◆ INSTRUCTIONS TO FOLLOW ◆
Write out exactly the lines from the line with "dimensions = add_spreadsheet(doc)" through the line with "cad_parts[obj.name] = obj", both ends included, and no other line.

◆ EXERCISE MATERIAL ◆

---

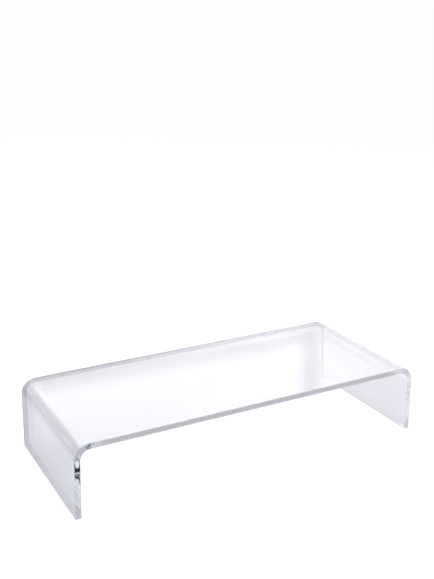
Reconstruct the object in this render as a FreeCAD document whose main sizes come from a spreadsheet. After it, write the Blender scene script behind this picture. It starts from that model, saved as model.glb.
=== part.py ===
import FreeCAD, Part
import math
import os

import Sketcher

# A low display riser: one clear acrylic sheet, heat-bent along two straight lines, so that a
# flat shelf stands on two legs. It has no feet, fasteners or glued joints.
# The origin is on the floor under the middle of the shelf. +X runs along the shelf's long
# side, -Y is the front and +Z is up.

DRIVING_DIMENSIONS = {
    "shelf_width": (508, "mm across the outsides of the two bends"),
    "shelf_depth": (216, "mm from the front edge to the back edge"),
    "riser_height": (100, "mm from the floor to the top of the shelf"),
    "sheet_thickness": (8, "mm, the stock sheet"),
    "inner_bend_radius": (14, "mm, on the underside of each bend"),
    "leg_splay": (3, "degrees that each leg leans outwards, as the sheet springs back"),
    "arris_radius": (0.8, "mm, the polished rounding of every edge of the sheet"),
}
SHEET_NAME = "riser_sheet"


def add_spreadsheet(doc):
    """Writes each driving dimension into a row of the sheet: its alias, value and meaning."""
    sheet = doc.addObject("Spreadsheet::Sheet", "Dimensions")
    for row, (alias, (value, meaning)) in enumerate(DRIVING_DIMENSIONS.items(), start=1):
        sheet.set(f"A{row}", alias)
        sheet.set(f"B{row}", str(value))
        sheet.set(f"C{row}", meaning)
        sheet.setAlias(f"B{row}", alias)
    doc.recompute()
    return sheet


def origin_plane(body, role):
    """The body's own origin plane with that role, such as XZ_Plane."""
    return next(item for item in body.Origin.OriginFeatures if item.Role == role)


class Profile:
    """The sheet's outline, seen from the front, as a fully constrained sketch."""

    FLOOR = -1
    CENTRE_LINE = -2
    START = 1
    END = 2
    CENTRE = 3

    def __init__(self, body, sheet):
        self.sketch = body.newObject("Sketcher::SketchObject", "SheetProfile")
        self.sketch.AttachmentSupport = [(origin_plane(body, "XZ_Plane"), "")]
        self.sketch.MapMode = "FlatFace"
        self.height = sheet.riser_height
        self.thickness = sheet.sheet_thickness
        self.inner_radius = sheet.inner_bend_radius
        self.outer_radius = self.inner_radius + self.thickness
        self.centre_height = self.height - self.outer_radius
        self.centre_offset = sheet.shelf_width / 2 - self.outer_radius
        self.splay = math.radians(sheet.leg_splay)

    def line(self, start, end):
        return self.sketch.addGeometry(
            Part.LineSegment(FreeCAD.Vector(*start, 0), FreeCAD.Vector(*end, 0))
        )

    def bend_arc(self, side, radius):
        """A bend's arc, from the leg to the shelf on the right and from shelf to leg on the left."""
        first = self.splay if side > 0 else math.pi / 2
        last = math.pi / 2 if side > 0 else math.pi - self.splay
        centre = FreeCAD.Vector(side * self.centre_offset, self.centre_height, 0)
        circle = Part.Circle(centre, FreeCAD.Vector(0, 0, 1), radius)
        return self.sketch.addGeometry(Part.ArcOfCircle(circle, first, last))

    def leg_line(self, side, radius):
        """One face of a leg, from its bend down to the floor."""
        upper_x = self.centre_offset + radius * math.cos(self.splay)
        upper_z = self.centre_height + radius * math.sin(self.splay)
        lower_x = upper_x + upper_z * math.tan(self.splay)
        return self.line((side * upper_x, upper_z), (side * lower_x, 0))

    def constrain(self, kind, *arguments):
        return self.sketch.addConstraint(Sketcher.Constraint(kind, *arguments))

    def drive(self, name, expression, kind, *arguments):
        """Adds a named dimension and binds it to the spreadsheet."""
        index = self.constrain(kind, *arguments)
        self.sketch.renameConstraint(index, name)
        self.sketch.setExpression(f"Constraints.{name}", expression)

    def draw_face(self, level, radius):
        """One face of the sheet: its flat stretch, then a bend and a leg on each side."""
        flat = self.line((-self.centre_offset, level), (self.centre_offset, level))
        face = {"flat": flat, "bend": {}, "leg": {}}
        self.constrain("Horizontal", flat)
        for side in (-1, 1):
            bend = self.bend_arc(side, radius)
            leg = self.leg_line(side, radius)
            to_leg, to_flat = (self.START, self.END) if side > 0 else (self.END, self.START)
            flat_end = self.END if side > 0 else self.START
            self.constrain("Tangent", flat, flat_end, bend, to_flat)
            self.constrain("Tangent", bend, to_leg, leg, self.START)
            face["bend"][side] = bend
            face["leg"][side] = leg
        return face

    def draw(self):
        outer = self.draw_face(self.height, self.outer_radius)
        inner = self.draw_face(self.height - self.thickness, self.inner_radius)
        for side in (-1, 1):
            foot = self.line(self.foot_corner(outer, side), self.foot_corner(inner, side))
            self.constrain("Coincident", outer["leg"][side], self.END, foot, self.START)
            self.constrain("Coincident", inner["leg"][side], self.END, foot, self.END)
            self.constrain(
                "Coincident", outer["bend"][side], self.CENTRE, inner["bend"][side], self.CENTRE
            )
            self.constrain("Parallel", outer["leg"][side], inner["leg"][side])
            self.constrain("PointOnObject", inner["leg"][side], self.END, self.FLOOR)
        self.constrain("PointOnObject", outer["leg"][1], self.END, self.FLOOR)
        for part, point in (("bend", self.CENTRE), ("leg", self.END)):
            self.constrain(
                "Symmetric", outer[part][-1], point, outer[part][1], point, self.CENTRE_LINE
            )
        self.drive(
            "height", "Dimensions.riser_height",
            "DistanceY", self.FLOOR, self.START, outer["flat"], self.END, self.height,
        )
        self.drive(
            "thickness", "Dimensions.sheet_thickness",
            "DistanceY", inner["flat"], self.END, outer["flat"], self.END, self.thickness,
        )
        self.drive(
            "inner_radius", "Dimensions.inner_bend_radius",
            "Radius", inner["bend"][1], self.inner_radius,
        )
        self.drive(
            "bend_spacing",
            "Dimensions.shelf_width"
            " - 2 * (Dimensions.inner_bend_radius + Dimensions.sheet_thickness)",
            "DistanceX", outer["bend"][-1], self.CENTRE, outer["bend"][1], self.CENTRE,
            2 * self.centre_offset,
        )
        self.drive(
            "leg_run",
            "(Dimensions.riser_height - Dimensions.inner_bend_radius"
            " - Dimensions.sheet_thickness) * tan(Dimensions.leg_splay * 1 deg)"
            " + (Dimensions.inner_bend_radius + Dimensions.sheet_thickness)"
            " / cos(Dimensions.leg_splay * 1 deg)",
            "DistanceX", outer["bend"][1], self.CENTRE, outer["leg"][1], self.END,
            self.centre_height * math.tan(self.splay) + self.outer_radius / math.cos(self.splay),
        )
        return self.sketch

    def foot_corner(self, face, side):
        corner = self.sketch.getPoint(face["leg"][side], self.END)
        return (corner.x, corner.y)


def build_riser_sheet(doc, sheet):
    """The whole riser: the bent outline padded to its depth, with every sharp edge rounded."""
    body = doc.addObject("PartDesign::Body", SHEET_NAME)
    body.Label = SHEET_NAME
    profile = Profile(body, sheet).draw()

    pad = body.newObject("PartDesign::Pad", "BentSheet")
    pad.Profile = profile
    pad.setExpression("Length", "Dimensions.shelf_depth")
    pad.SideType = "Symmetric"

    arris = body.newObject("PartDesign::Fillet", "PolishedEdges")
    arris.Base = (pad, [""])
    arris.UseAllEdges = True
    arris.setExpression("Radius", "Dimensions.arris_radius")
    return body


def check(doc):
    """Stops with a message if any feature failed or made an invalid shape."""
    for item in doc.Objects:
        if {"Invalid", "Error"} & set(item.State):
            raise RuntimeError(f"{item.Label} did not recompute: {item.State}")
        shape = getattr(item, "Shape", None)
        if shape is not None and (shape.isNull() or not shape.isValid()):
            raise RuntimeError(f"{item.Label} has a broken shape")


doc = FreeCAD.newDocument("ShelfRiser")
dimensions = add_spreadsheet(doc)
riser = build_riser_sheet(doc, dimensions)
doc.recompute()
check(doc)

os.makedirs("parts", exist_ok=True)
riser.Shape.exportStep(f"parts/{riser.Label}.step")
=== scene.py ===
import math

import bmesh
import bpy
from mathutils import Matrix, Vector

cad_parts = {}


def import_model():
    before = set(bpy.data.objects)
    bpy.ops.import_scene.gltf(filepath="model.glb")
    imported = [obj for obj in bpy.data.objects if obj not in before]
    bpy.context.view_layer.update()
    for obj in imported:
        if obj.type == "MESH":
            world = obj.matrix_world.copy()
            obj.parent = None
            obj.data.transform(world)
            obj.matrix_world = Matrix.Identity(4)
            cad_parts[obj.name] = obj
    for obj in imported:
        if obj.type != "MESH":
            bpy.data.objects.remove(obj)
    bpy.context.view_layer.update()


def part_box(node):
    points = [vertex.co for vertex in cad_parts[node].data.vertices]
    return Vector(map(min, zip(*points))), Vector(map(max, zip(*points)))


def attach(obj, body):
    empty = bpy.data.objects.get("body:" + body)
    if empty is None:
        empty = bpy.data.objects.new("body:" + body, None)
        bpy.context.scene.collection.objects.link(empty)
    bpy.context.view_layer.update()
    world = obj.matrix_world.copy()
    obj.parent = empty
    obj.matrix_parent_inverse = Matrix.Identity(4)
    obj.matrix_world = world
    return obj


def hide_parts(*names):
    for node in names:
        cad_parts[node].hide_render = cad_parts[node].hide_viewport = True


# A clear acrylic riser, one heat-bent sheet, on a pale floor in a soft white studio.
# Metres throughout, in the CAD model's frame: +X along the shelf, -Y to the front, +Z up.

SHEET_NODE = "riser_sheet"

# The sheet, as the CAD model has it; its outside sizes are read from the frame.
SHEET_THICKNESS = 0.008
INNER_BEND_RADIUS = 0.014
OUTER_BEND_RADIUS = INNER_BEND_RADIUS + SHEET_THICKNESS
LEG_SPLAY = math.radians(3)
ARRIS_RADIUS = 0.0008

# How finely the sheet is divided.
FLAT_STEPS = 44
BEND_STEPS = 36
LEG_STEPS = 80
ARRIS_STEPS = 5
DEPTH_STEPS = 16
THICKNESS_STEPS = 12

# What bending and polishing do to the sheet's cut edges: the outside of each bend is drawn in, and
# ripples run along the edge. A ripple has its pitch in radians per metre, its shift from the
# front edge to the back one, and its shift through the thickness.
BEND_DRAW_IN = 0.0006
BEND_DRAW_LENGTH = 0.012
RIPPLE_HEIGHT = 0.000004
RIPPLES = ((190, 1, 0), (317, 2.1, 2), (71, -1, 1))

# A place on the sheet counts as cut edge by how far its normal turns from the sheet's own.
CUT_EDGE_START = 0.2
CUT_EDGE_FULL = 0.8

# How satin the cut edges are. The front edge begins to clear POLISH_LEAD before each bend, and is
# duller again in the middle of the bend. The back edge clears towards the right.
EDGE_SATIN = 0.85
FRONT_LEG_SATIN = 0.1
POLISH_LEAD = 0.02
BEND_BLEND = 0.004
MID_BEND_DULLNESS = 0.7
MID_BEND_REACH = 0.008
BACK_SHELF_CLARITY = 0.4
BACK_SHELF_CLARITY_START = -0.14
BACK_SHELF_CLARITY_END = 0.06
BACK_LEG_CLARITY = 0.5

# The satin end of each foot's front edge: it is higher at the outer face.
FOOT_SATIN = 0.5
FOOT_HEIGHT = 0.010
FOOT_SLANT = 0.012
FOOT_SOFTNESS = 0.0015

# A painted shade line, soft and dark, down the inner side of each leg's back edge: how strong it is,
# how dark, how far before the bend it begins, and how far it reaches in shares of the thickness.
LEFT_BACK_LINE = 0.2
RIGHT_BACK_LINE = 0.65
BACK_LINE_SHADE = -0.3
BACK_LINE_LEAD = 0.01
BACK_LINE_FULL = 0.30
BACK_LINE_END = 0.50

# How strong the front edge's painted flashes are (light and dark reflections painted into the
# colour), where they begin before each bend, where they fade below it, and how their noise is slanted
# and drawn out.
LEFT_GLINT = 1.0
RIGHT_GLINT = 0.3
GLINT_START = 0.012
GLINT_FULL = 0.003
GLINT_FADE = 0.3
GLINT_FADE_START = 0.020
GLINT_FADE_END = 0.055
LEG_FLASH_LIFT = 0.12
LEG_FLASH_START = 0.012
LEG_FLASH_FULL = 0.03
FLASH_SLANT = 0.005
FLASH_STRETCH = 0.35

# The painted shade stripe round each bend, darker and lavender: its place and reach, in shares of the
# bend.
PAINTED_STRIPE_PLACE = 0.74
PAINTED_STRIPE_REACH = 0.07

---

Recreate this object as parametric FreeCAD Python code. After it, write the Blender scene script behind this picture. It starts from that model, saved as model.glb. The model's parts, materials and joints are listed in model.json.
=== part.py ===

---

◆ SOLUTION TO THIS EXERCISE ◆
dimensions = add_spreadsheet(doc)
riser = build_riser_sheet(doc, dimensions)
doc.recompute()
check(doc)

os.makedirs("parts", exist_ok=True)
riser.Shape.exportStep(f"parts/{riser.Label}.step")
=== scene.py ===
import math

import bmesh
import bpy
from mathutils import Matrix, Vector

cad_parts = {}


def import_model():
    before = set(bpy.data.objects)
    bpy.ops.import_scene.gltf(filepath="model.glb")
    imported = [obj for obj in bpy.data.objects if obj not in before]
    bpy.context.view_layer.update()
    for obj in imported:
        if obj.type == "MESH":
            world = obj.matrix_world.copy()
            obj.parent = None
            obj.data.transform(world)
            obj.matrix_world = Matrix.Identity(4)
            cad_parts[obj.name] = obj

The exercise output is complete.